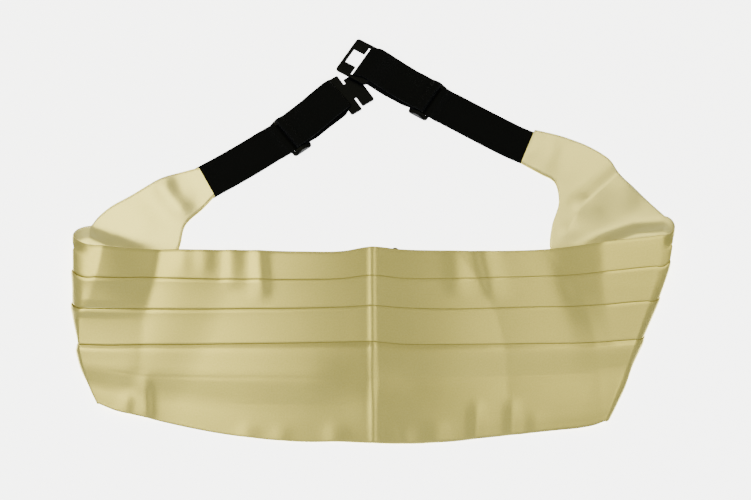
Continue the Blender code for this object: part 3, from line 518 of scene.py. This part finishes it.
def make_object(name, points, faces, material, uv=None):
    mesh = bpy.data.meshes.new(name)
    mesh.from_pydata([tuple(p) for p in points], [], faces)
    work = bmesh.new()
    work.from_mesh(mesh)
    bmesh.ops.recalc_face_normals(work, faces=work.faces)
    if uv is not None:
        layer = work.loops.layers.uv.new("UVMap")
        for face in work.faces:
            for loop in face.loops:
                loop[layer].uv = uv[loop.vert.index]
    work.to_mesh(mesh)
    work.free()
    mesh.shade_smooth()
    mesh.set_sharp_from_angle(angle=SHARP_ANGLE)
    mesh.materials.append(material)
    return link_object(name, mesh)


def loft(name, rings, across, along, material):
    """Closed wall through rings of equal length, capped at both ends."""
    count, turns = len(rings[0]), len(rings)
    points = (np.concatenate(rings) + np.array(PLAN_SHIFT)) * MM
    faces = []
    for ring in range(turns - 1):
        here, there = ring * count, (ring + 1) * count
        for k in range(count):
            nxt = (k + 1) % count
            faces.append((here + k, there + k, there + nxt, here + nxt))
    faces.append(tuple(range(count)))
    faces.append(tuple(reversed(range((turns - 1) * count, turns * count))))
    uv = [(along[ring] * MM, place * MM) for ring in range(turns) for place in across[ring]]
    return make_object(name, points, faces, material, uv)


def build_shell(name, band, outline, material):
    """Closed shell around the band: each section's outline, set off its middle surface."""
    rings, acrosses = [], []
    for index, row in enumerate(band.rows):
        across, out = outline(row, band.lengths[index], band.pressed[index])
        rings.append(band.offset(index, across / band.lengths[index], out))
        acrosses.append(across)
    return loft(name, rings, acrosses, band.along, material)


# ---------------- straps and their plates
WEB_WIDTH = 27.0
WEB = 1.0              # thickness of the webbing
LAYER = 1.3            # one layer of it and the gap above
WEB_STEP = 1.5         # largest distance between two places of its route
TURN_STEPS = 16
WEB_ROUND = 5          # points round either edge of the webbing
WEB_ACROSS = 8
BAR_GAP = 0.3          # between the webbing and a bar that it goes over or round
# Where the webbing begins inside the wing and, from there, where its seam lets it down.
STRAP_START, SEWN_LENGTH, SEWN_LIFT, SEWN_DOWN = 6.5, 9.0, 0.35, 18.0
# From the slide's middle: where it leaves the table, lies over an outer bar and is down again
# under the middle bar; the same for the layer that comes back; its turn and its end.
RAMP_FOOT, BAR_FAR, BAR_NEAR, DIP = 13.0, 8.2, 5.0, 3.1
RETURN_FAR, RETURN_NEAR, RETURN_TOP = 9.0, 5.2, 2.0
WRAP_CENTER, TAIL_END = -0.8, 2.4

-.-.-

Written exercise — Extract all of the data shown above without alteration.

Answer to this problem —
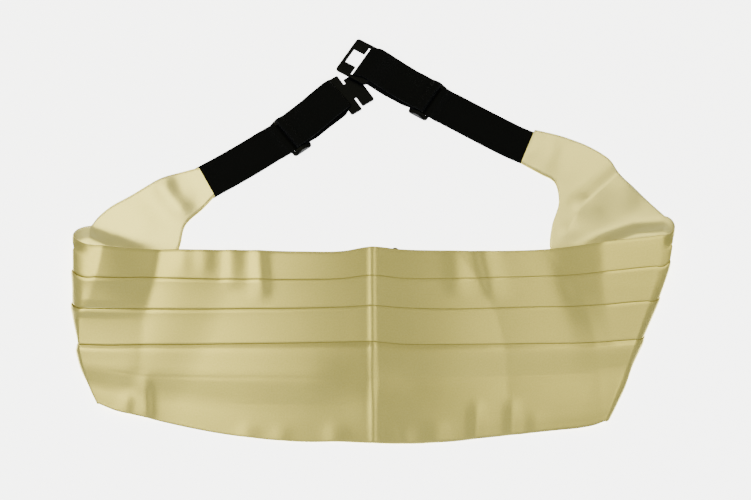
Continue the Blender code for this object: part 3, from line 518 of scene.py. This part finishes it.
def make_object(name, points, faces, material, uv=None):
    mesh = bpy.data.meshes.new(name)
    mesh.from_pydata([tuple(p) for p in points], [], faces)
    work = bmesh.new()
    work.from_mesh(mesh)
    bmesh.ops.recalc_face_normals(work, faces=work.faces)
    if uv is not None:
        layer = work.loops.layers.uv.new("UVMap")
        for face in work.faces:
            for loop in face.loops:
                loop[layer].uv = uv[loop.vert.index]
    work.to_mesh(mesh)
    work.free()
    mesh.shade_smooth()
    mesh.set_sharp_from_angle(angle=SHARP_ANGLE)
    mesh.materials.append(material)
    return link_object(name, mesh)


def loft(name, rings, across, along, material):
    """Closed wall through rings of equal length, capped at both ends."""
    count, turns = len(rings[0]), len(rings)
    points = (np.concatenate(rings) + np.array(PLAN_SHIFT)) * MM
    faces = []
    for ring in range(turns - 1):
        here, there = ring * count, (ring + 1) * count
        for k in range(count):
            nxt = (k + 1) % count
            faces.append((here + k, there + k, there + nxt, here + nxt))
    faces.append(tuple(range(count)))
    faces.append(tuple(reversed(range((turns - 1) * count, turns * count))))
    uv = [(along[ring] * MM, place * MM) for ring in range(turns) for place in across[ring]]
    return make_object(name, points, faces, material, uv)


def build_shell(name, band, outline, material):
    """Closed shell around the band: each section's outline, set off its middle surface."""
    rings, acrosses = [], []
    for index, row in enumerate(band.rows):
        across, out = outline(row, band.lengths[index], band.pressed[index])
        rings.append(band.offset(index, across / band.lengths[index], out))
        acrosses.append(across)
    return loft(name, rings, acrosses, band.along, material)


# ---------------- straps and their plates
WEB_WIDTH = 27.0
WEB = 1.0              # thickness of the webbing
LAYER = 1.3            # one layer of it and the gap above
WEB_STEP = 1.5         # largest distance between two places of its route
TURN_STEPS = 16
WEB_ROUND = 5          # points round either edge of the webbing
WEB_ACROSS = 8
BAR_GAP = 0.3          # between the webbing and a bar that it goes over or round
# Where the webbing begins inside the wing and, from there, where its seam lets it down.
STRAP_START, SEWN_LENGTH, SEWN_LIFT, SEWN_DOWN = 6.5, 9.0, 0.35, 18.0
# From the slide's middle: where it leaves the table, lies over an outer bar and is down again
# under the middle bar; the same for the layer that comes back; its turn and its end.
RAMP_FOOT, BAR_FAR, BAR_NEAR, DIP = 13.0, 8.2, 5.0, 3.1
RETURN_FAR, RETURN_NEAR, RETURN_TOP = 9.0, 5.2, 2.0
WRAP_CENTER, TAIL_END = -0.8, 2.4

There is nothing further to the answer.